CONTENANT LES PENSÉES IMMÉDIATEMENT RELATIVES A LA

RELIGION.

ARTICLE PREMIER.

CONTRARIÉTÉS ÉTONNANTES QUI SE TROUVENT DANS LA NATURE DE L'HOMME A L'ÉGARD DE LA VÉRITÉ, DU BONHEUR, ET DE PLUSIEURS

AUTRES CHOSES.

I.

Rien n'est plus étrange dans la nature de l'homme que les contrariétés qu'on y découvre à l'égard de toutes choses. Il est fait pour connoître la vérité ; il la desire ardemment, il la cherche; et cependant, quand il tâche de la saisir, il s'éblouit et se confond de telle sorte, qu'il donne sujet de lui en disputer la possession. C'est ce qui a fait naître les deux sectes de pyrrhoniens et de dogmatistes, dont les uns ont voulu ravir à l'homme toute connoissance de la vérité, et les autres tâchent de la lui assurer; mais chacun avec des raisons si peu vraisemblables, qu'elles augmentent la confusion et l'embarras de l'homme lorsqu'il n'a point d'autre lumière que celle qu'il trouve dans sa nature.

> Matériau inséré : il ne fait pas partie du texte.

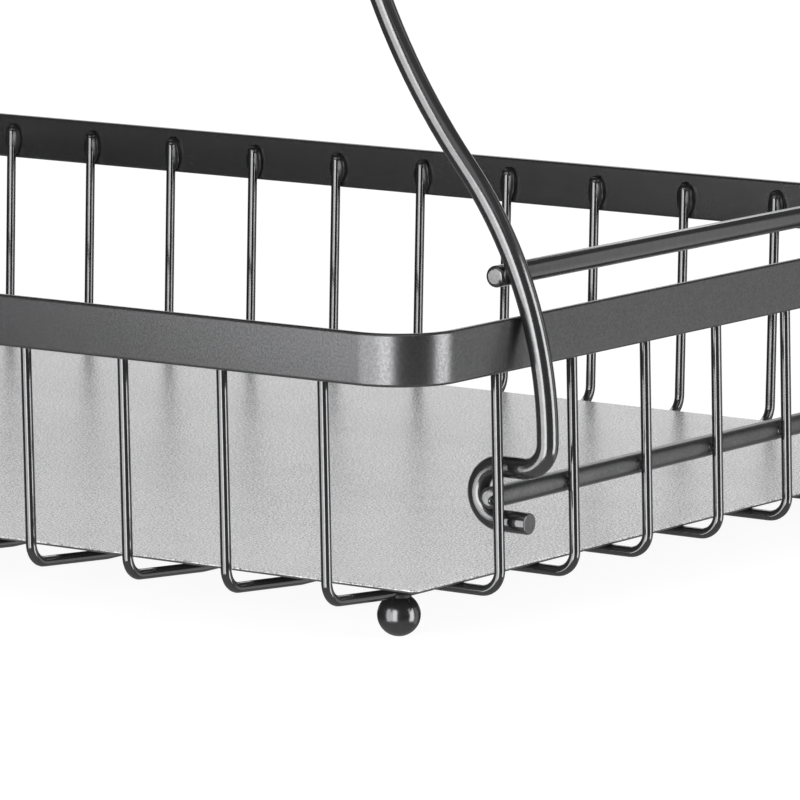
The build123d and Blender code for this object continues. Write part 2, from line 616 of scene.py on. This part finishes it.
# Painted highlight: the rounded ends of the straight rods are painted much lighter than the rods, standing
# in for the bright reflection that they catch.
ROD_END_HIGHLIGHT_PAINT = Paint(
    "rod_end_paint", "rod_paint", (0.24, 0.24, 0.243), speckle=0.2, roughness=0.33, roughness_spread=0.10,
    metallic=0.8, grain_scale=1600, grain_height=0.02 * MM,
)
TRAY_PAINT = Paint(
    "tray_sand", "tray_paint", (0.58, 0.58, 0.58), speckle=0.7, roughness=0.24, roughness_spread=0.04,
    metallic=0.5, grain_scale=1900, grain_height=0.05 * MM, cloud_share=0.04,
)
# Painted shade: the near-black paint on the tray's edges and underside stands in for the dark line that the
# edge shows where it faces the dim room.
TRAY_EDGE_SHADE_PAINT = Paint(
    "tray_edge_paint", "tray_paint", (0.05, 0.05, 0.05), speckle=0.30, roughness=0.5, roughness_spread=0.06,
    metallic=0.4, grain_scale=1700, grain_height=0.02 * MM,
)
# Painted shade: the beads are painted darker than the rim, standing in for the shade in the hollow where
# each weld meets wire and strip.
WELD_SHADE_PAINT = Paint(
    "weld_gloss", "wire_paint", (0.055, 0.055, 0.056), speckle=0.12, roughness=0.33, roughness_spread=0.08,
    metallic=0.9, grain_scale=1400, grain_height=0.004 * MM,
)


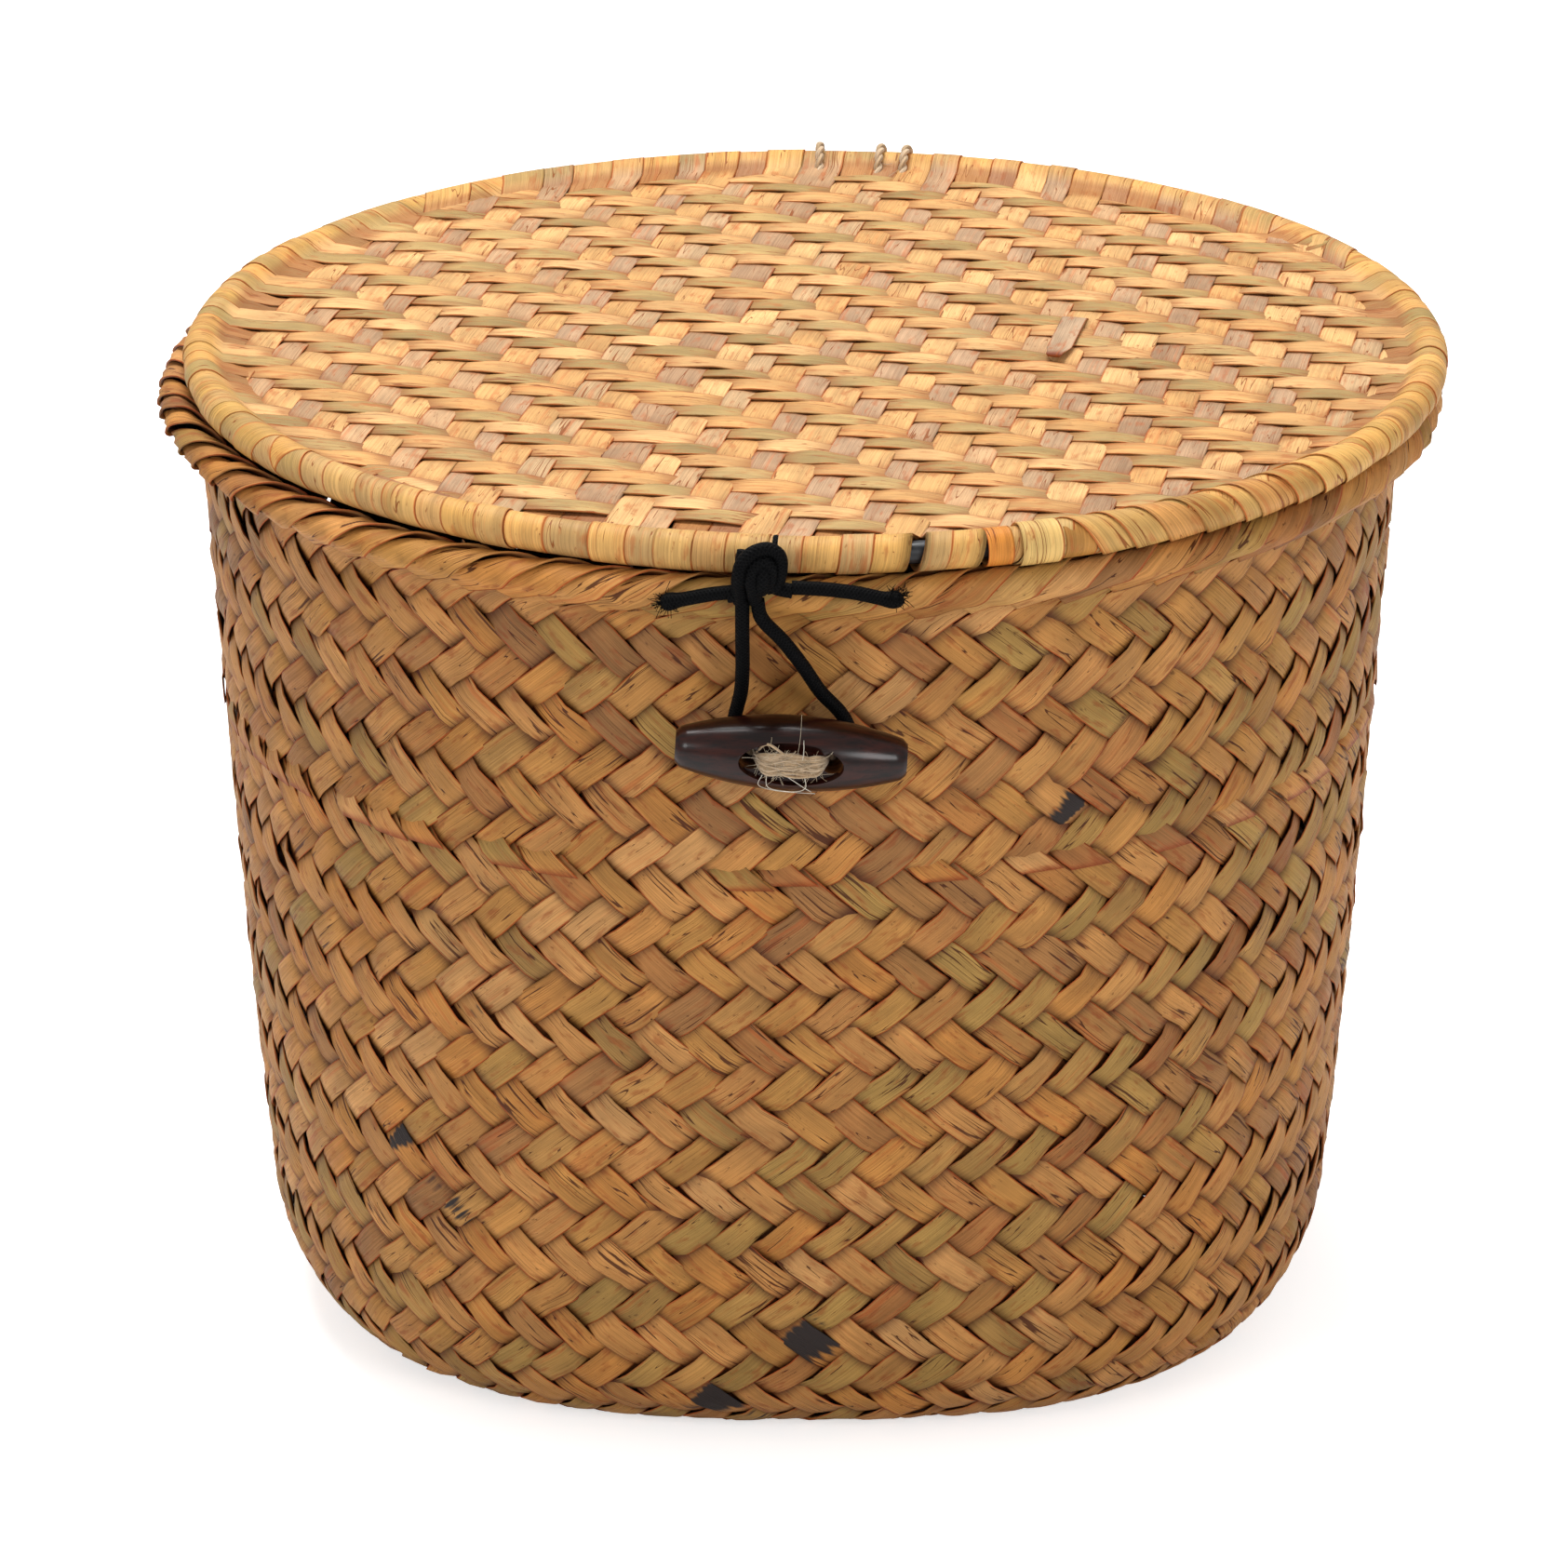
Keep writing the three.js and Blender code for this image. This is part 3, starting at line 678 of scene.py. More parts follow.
# The lid
# A round mat of two sets of strips at right angles, each over two and under two. The strips that
# run to the back lie flat and those that run to the sides arch over them. Their ends turn over a
# black coated wire hoop and are tucked in under the mat's edge.
mat_turn = math.radians(11.5)
long_pitch = 0.0061
cross_pitch = 0.0055
wide_strip_place = -0.0182
wide_strip_width = 0.0084
pitch_variety = 0.16
mat_inset = 0.0042
long_middle = -0.00015
long_rise = 0.00038
long_crown = 0.00012
cross_middle = 0.0001
cross_rise = 0.0004
cross_crown = 0.0002
lid_strip_thickness = 0.0007
lens_share = 0.26
long_fill_share = 1.02
cross_fill_share = 1.12
long_uneven_share = 0.12
cross_uneven_share = -0.05
mat_fade = 0.005
mat_outermost_share = 0.985
mat_steps_per_strip = 4
mat_least_steps = 10
mat_least_tones = 4
mat_edge_margin = 0.0001
mat_beat_jitter = 0.04
mat_strip_tilt = 0.00012
mat_tuck_reach = 0.001
mat_dryness = (0.25, 0.85)
long_flatness = 1.6
lid_tone_variety = 0.14
wrap_roll = 0.0029
wrap_start_height = 0.0007
wrap_end_height = -0.0019
tuck_height = -0.0012
wrap_turn = math.radians(125)
wrap_side_angle = math.radians(48)
wrap_overlap = math.radians(6.5)
wrap_lean_share = 0.6
wrap_rows = 16
wrap_jitter = (-0.00009, 0.00027)
wrap_tint_share = 0.65
bare_places = [0.0414, 0.0535]
bare_width = 0.0021
mending_wraps = [
    (15.3, 0.0046, 0.0002, "#cf8436"),
    (18.9, 0.0074, 0.0008, "#d9b26c"),
    (22.4, 0.006, 0.0003, "#b07c3c"),
]
winding_start, winding_end = 25.5, 54.0
winding_count = 9
winding_width = 0.0102
winding_run = 0.015
winding_stand = 0.0004
winding_tilt = 0.0003
winding_uneven = 0.012
winding_dryness = 1.1
winding_shade = 0.9
winding_highlight = 0.2
winding_tones = [colour(c) for c in ("#c69a58", "#d3a45c", "#b98c4c", "#c99050")]
stray_place = 0.047
stray_start, stray_end = 0.0255, -0.0054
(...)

Les principales raisons des pyrrhoniens sont que nous n'avons aucune certitude de la vérité des principes, hors la foi et la révélation, sinon en ce que nous les sentons naturellement en nous. Or, ce sentiment naturel n'est pas une preuve convaincante de leur vérité, puisque, n'y ayant point de certitude hors la foi si l'homme est créé par un Dieu bon, ou par un démon méchant; s'il a été de tout temps, ou s'il s'est fait par hasard, il est en doute si ces principes nous sont donnés, ou véritables, ou faux, ou incertains, selon notre origine; de plus, que personne n'a d'assurance hors la foi, s'il veille, ou s'il dort, vu que, durant le sommeil, on ne croit pas moins fermement veiller qu'en veillant effectivement. On croit voir les espaces, les figures, les mouvements; on scnt couler le temps, on le mesure, et enfin on agit de même qu'éveillé. De sorte que, la moitié de la vie se passant en sommeil par notre propre aveu, où, quoi qu'il nous en paroisse, nous n'avons aucune idée du vrai, tous nos sentiments étant alors

des illusions, qui sait si cette autre moitié de la vie où nous pensons veiller n'est pas un sommeil un peu différent du premier, dont nous nous éveillons quand nous pensons dormir, comme on rêve souvent qu'on rêve en entassant songes sur songes?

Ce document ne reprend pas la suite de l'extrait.